### Supplied information ###

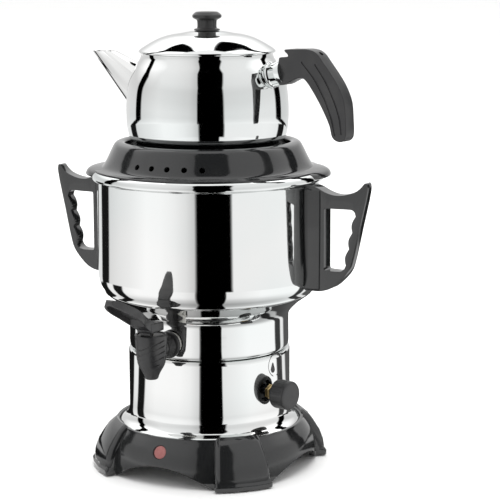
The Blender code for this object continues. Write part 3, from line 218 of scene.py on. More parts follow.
def rod(name, radius, start, end, endRadius=None, steps=64):
    # a straight round tool between two places in metres
    start, end = Vector(start), Vector(end)
    deselectAll()
    bpy.ops.mesh.primitive_cone_add(
        vertices=steps, radius1=radius * mm, radius2=(radius if endRadius is None else endRadius) * mm,
        depth=(end - start).length, location=(start + end) / 2,
        rotation=(end - start).to_track_quat("Z", "Y").to_euler())
    piece = named(name)
    bpy.ops.object.transform_apply(location=True, rotation=True, scale=True)
    return piece


def upright(name, radius, azimuth, reach, low, high, steps):
    return rod(name, radius, placeAt(azimuth, reach, low), placeAt(azimuth, reach, high), steps=steps)


def radial(name, radius, azimuth, near, far, height, steps):
    return rod(name, radius, placeAt(azimuth, near, height), placeAt(azimuth, far, height), steps=steps)


def box(name, place, scale, turn=0):
    deselectAll()
    bpy.ops.mesh.primitive_cube_add(size=1, location=place, scale=scale, rotation=(0, 0, turn))
    piece = named(name)
    bpy.ops.object.transform_apply(location=True, rotation=True, scale=True)
    return piece


def roundEdges(piece, chosen, width, segments):
    # chosen is asked about both ends of an edge, in mm
    editAll(piece)
    bpy.ops.mesh.select_mode(type="EDGE")
    bpy.ops.mesh.select_all(action="DESELECT")
    bpy.ops.object.mode_set(mode="OBJECT")
    spots = [vertex.co / mm for vertex in piece.data.vertices]
    for edge in piece.data.edges:
        edge.select = chosen(*(spots[index] for index in edge.vertices))
    bpy.ops.object.mode_set(mode="EDIT")
    bpy.ops.mesh.bevel(offset=width * mm, segments=segments, affect="EDGES")
    bpy.ops.mesh.select_mode(type="VERT")
    bpy.ops.object.mode_set(mode="OBJECT")


def closeEnds(piece):
    # caps the open ends of a spun or drawn wall
    editAll(piece)
    bpy.ops.mesh.select_all(action="DESELECT")
    bpy.ops.mesh.select_non_manifold()
    bpy.ops.mesh.fill_holes(sides=0)
    tidyMesh()
    return piece


def dress(piece, angle, body, slot, node=None):
    # smooth shading below this angle, then the slot's paint; the piece rides on its body and replaces the node
    pickOnly(piece)
    bpy.ops.object.shade_smooth_by_angle(angle=radians(angle))
    piece.data.materials.clear()
    piece.data.materials.append(paints[slot])
    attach(piece, body)
    if node:
        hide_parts(node)


# shader maths: a value in a material, with plain arithmetic
class Value:
    def __init__(self, paint, socket):
        self.paint = paint
        self.socket = socket

    def sum(self, operation, left, right):
        return self.paint.add("ShaderNodeMath", {"operation": operation}, {0: left, 1: right})

    def __add__(self, other):
        return self.sum("ADD", self, other)

    def __sub__(self, other):
        return self.sum("SUBTRACT", self, other)

    def __rsub__(self, other):
        return self.sum("SUBTRACT", other, self)

    def __mul__(self, other):
        return self.sum("MULTIPLY", self, other)

    def __truediv__(self, other):
        return self.sum("DIVIDE", self, other)

    def __pow__(self, other):
        return self.sum("POWER", self, other)

    __radd__ = __add__


class Paint:
    def __init__(self, name, **settings):
        self.material = bpy.data.materials.new(name)
        self.material.use_nodes = True
        self.tree = self.material.node_tree
        self.shader = self.tree.nodes["Principled BSDF"]
        self.place = Value(self, self.tree.nodes.new("ShaderNodeTexCoord").outputs["Object"])
        self.feed(**settings)

    def add(self, kind, settings=None, sockets=None, output=0):
        node = self.tree.nodes.new(kind)
        for key, value in (settings or {}).items():
            if key == "stops":
                self.setStops(node.color_ramp, value)
            else:
                setattr(node, key, value)
        for key, value in (sockets or {}).items():
            if isinstance(value, Value):
                self.tree.links.new(value.socket, node.inputs[key])
            else:
                node.inputs[key].default_value = value
        return Value(self, node.outputs[output])

    def setStops(self, ramp, stops):
        while len(ramp.elements) < len(stops):
            ramp.elements.new(1)
        for element, (position, colour) in zip(ramp.elements, stops):
            element.position = position
            element.color = (*colour, 1) if isinstance(colour, tuple) else (colour, colour, colour, 1)

    def feed(self, **settings):
        # roughness=0.3 sets the shader's own socket, and a Value is linked to it
        for key, value in settings.items():
            socket = self.shader.inputs[key.replace("_", " ").title().replace("Ior", "IOR")]
            if isinstance(value, Value):
                self.tree.links.new(value.socket, socket)
            else:
                socket.default_value = value

    def noise(self, scale, detail, place=None):
        return self.add("ShaderNodeTexNoise", {}, {"Vector": place or self.place, "Scale": scale, "Detail": detail})

    def stretched(self, x, y, z):
        return self.add("ShaderNodeMapping", {}, {"Vector": self.place, "Scale": (x, y, z)})

    def ramp(self, value, *stops):
        return self.add("ShaderNodeValToRGB", {"stops": stops}, {"Fac": value})

    def patches(self, scale, detail, low, high, place=None):
        return self.ramp(self.noise(scale, detail, place), (low, 0.0), (high, 1.0))

    def blend(self, factor, first, second):
        return self.add("ShaderNodeMix", {"data_type": "RGBA"}, {0: factor, 6: first, 7: second}, 2)

    def bump(self, height, strength, distance=0.001, base=None):
        sockets = {"Height": height, "Strength": strength, "Distance": distance}
        if base:
            sockets["Normal"] = base
        return self.add("ShaderNodeBump", {}, sockets)


# finishes
def mirrorSteel():
    # polished stainless steel: faint turning lines, slow waves of the sheet and a few wiped smears
    look = {"colour": (0.86, 0.862, 0.855, 1), "cool": (0.80, 0.835, 0.83, 1), "roughness": 0.035}
    paint = Paint("polishedSteel", metallic=1.0)
    waves = paint.noise(9, 1, paint.stretched(1, 1, 0.55))
    lines = paint.noise(1, 3, paint.stretched(6, 6, 1400))
    smears = paint.patches(26, 4, 0.54, 0.80, paint.stretched(1, 1, 0.4))
    scuffs = paint.patches(420, 2, 0.66, 0.74, paint.stretched(0.15, 0.15, 1))
    tint = paint.patches(7, 2, 0.42, 0.66)
    paint.feed(
        base_color=paint.blend(tint, look["colour"], look["cool"]),
        roughness=look["roughness"] + smears * 0.05 + scuffs * 0.035 + lines * 0.012,
        normal=paint.bump(waves, 0.06, 0.004, paint.bump(lines, 0.008, 0.0004)))
    return paint.material


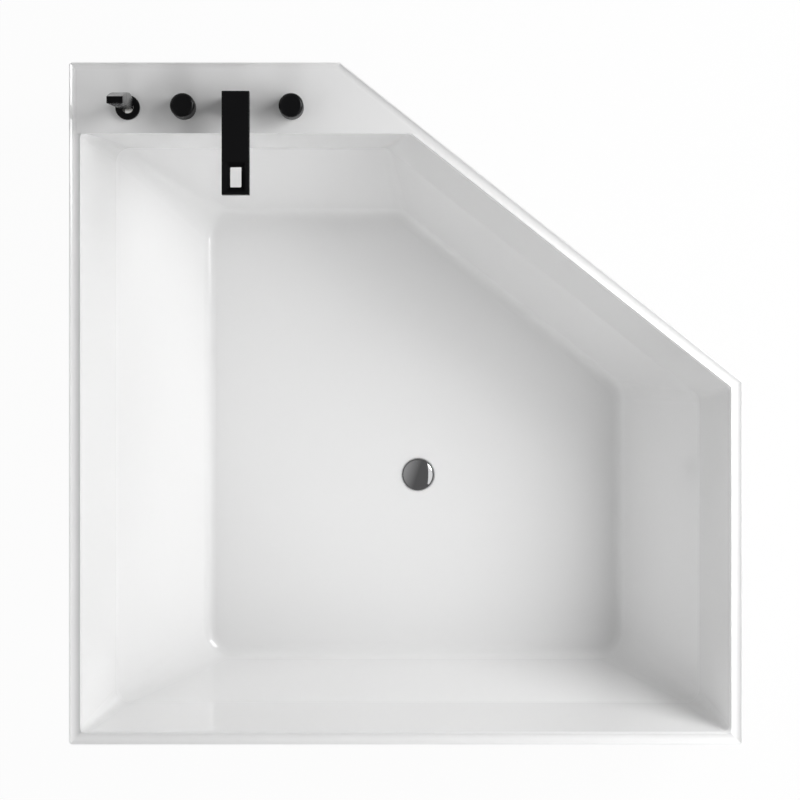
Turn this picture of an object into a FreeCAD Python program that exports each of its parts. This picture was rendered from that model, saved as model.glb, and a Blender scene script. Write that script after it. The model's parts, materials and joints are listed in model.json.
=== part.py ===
import FreeCAD, Part
import Sketcher
import math
import os

# Corner bathtub for two walls: an acrylic basin with a flat tap deck, a cut-off open corner, apron
# panels, a steel cradle on levelling feet, a pop-up waste with its trap, and a four-piece black tap
# set on the deck.  Millimetres, +Z up.  The origin is on the floor, in the middle of the tub's
# rectangle.  The left side (-X) and the foot side (-Y) stand against the walls; the tap side is +Y.

doc = FreeCAD.newDocument("corner_bathtub")
sheet = doc.addObject("Spreadsheet::Sheet", "Sizes")

# ---------------------------------------------------------------------------------------- sizes
# A Size carries a number and the spreadsheet expression that gives it, so every formula below
# works for drawing now and stays bound to the sheet.


class Size:
    def __init__(self, value, text):
        self.value = float(value)
        self.text = text

    def __add__(self, other):
        other = as_size(other)
        return Size(self.value + other.value, f"({self.text} + {other.text})")

    def __sub__(self, other):
        other = as_size(other)
        return Size(self.value - other.value, f"({self.text} - {other.text})")

    def __mul__(self, other):
        other = as_size(other)
        return Size(self.value * other.value, f"({self.text} * {other.text})")

    def __truediv__(self, other):
        other = as_size(other)
        return Size(self.value / other.value, f"({self.text} / {other.text})")

    def __neg__(self):
        return Size(-self.value, f"(0 - {self.text})")


def as_size(number):
    return number if isinstance(number, Size) else Size(number, repr(float(number)))


def root(number):
    return Size(math.sqrt(number.value), f"sqrt({number.text})")


NONE = as_size(0)
sheet_rows = []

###

# Exercise prompt:
Above are the records; from them, give again exactly the lines from the one containing "Turn this picture" through the one containing "self.text = text", both included.

# Worked answer:
Turn this picture of an object into a FreeCAD Python program that exports each of its parts. This picture was rendered from that model, saved as model.glb, and a Blender scene script. Write that script after it. The model's parts, materials and joints are listed in model.json.
=== part.py ===
import FreeCAD, Part
import Sketcher
import math
import os

# Corner bathtub for two walls: an acrylic basin with a flat tap deck, a cut-off open corner, apron
# panels, a steel cradle on levelling feet, a pop-up waste with its trap, and a four-piece black tap
# set on the deck.  Millimetres, +Z up.  The origin is on the floor, in the middle of the tub's
# rectangle.  The left side (-X) and the foot side (-Y) stand against the walls; the tap side is +Y.

doc = FreeCAD.newDocument("corner_bathtub")
sheet = doc.addObject("Spreadsheet::Sheet", "Sizes")

# ---------------------------------------------------------------------------------------- sizes
# A Size carries a number and the spreadsheet expression that gives it, so every formula below
# works for drawing now and stays bound to the sheet.


class Size:
    def __init__(self, value, text):
        self.value = float(value)
        self.text = text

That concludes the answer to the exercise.